The KKK and the World Today


There isn’t much I can say on the topic of white supremacy, Nazism, and the recent horrors in Charlottesville, VA that has not already been said in the past few days (and said far better than I could ever say it). Nevertheless, when I think about how I, as a singular human being, can make a difference in a situation like this, my answer is inevitably always the same: write, talk, argue, debate, post, tweet, spread awareness.

Not all of us can physically be present at anti-Nazi protests. What we can do, however, is continue to raise awareness about what’s going on right now. I am speaking directly to my fellow white people: racism is often invisible and silent, and that is its power and strength. It can be unassuming. It is a ghostly helping hand, one that protects white people when they choose to stay silent in the face of oppression and prejudice. It is a staircase that white people ascend their entire lives without even realizing it was built for them. We must acknowledge this privilege, because only in doing so can we truly free our minority brothers and sisters who are suffering.

We must speak up and speak out in the face of racism. To be silent is to be complicit. To act as if racism is not your problem because it does not negatively affect you is to side with those in KKK hoods. There is no space left for impartiality or neutrality in our world. We are at a tipping point as a country; it is not the first time for our nation, but for many of us, it is the first time that we are witnessing such clashing and hatred in our own homeland. We cannot afford to repeat the mistakes of the past if we want our future to be better, not only for us but for our neighbours, our children, and our grandchildren.

If you actively choose to not be involved or to stay silent, you are using your privilege. This is the truth and you must accept it. Only those who possess true privilege can afford to be “sick of politics,” to post puppy pictures on Facebook, and to avoid difficult conversations at the dinner table. It is imperative for the actual future of our country that we as white people recognize how dangerous apathy and apolitical positions can be. We will never understand what our black, Muslim, Jewish, etc. brothers and sisters encounter in their daily lives yet we must make it our mission as Americans to do our very best to be on their side. We have no idea what it’s like to fear deportation, rejection, bigotry, physical and mental attacks, and at worst, death simply for being who we are. We have absolutely no idea what that’s like. And because we cannot truly empathize with the oppressed, we must open our minds and listen to what the oppressed are telling us.

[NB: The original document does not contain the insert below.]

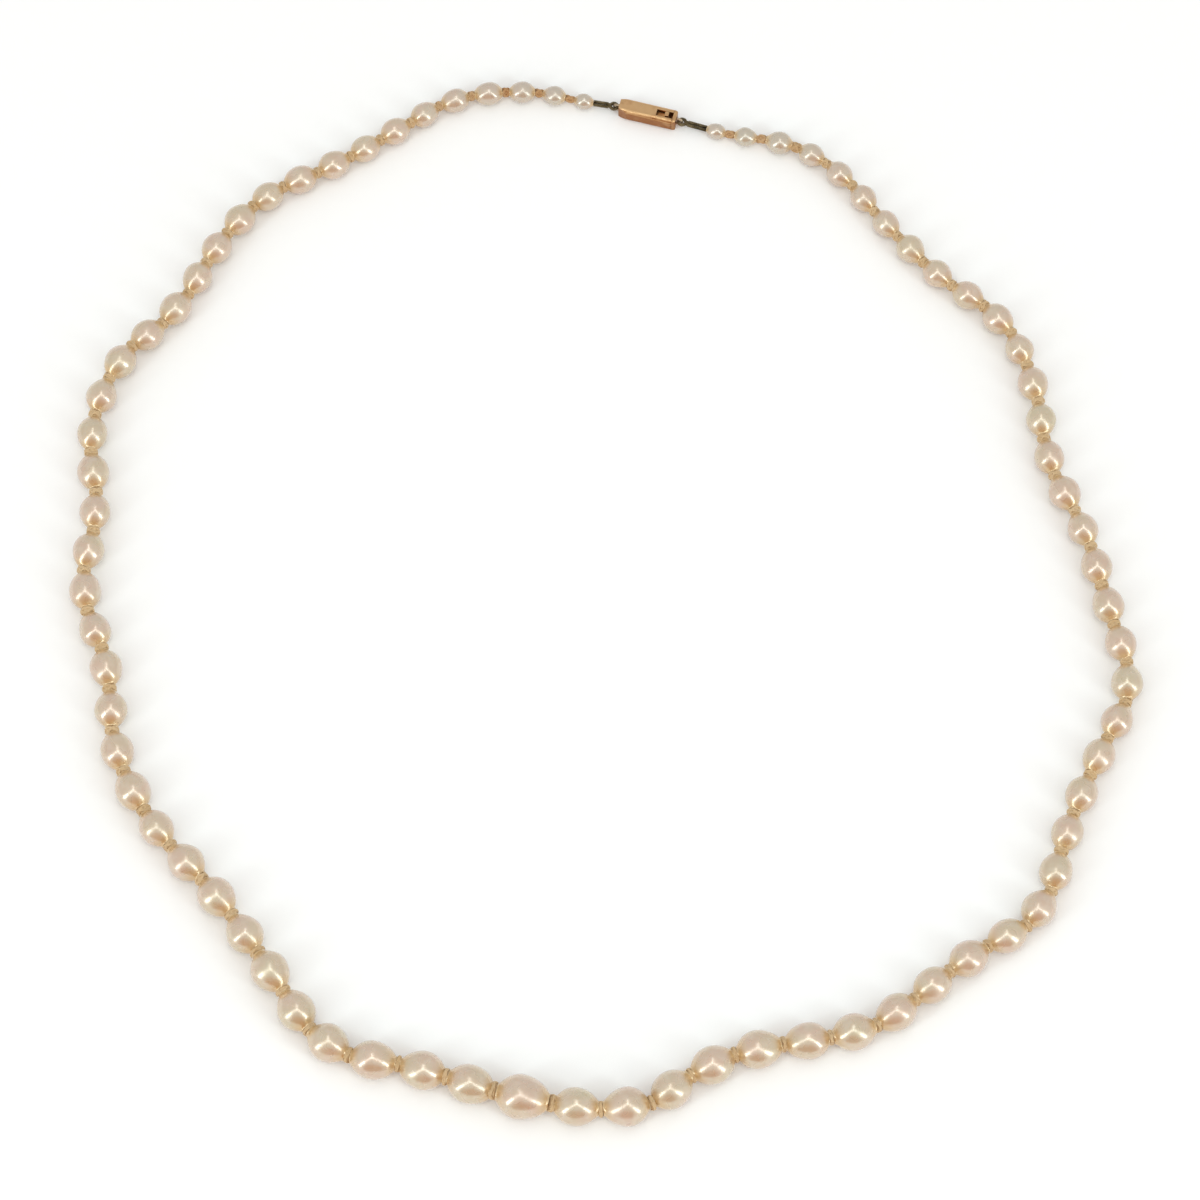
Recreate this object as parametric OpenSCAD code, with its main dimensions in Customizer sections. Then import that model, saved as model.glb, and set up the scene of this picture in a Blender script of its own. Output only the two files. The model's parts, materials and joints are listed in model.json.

There is no space for using the “both sides” argument anymore. What Donald Trump said in his press conference immediately following the events in Charlottesville equated non-violent, anti-racism protesters with violent Ku Klux Klan white supremacists. The two are not equal in any way, shape, or form, and this argument is dangerous and flat-out wrong. If you continue to support Donald Trump and his administration from this point on, you are aligning yourself with the racists, the bigots, the white supremacists, and the Nazis. I have said this from the very beginning, although then it seemed quite harsh and it ostracized people that I love. But at this point, it must be said and it must be defended. I can no longer give you the benefit of the doubt if you give it to Donald Trump. There is no space for you on the right side of justice if you refuse to acknowledge your privilege, to get involved and speak up for what is right, and to stand with your fellow minority citizens. So often we talk about what we would have done during the Civil Rights Movement, during Nazi Germany, during the Civil War, and so on. Where do you stand today: with the white supremacists and the vile, racist regime of Donald Trump, or on the right side of history? What will you tell those who come after you into this world about where you stood at this vital moment in our history? What will you tell yourself as you try to sleep at night? The choice is yours, but the right choice is clear.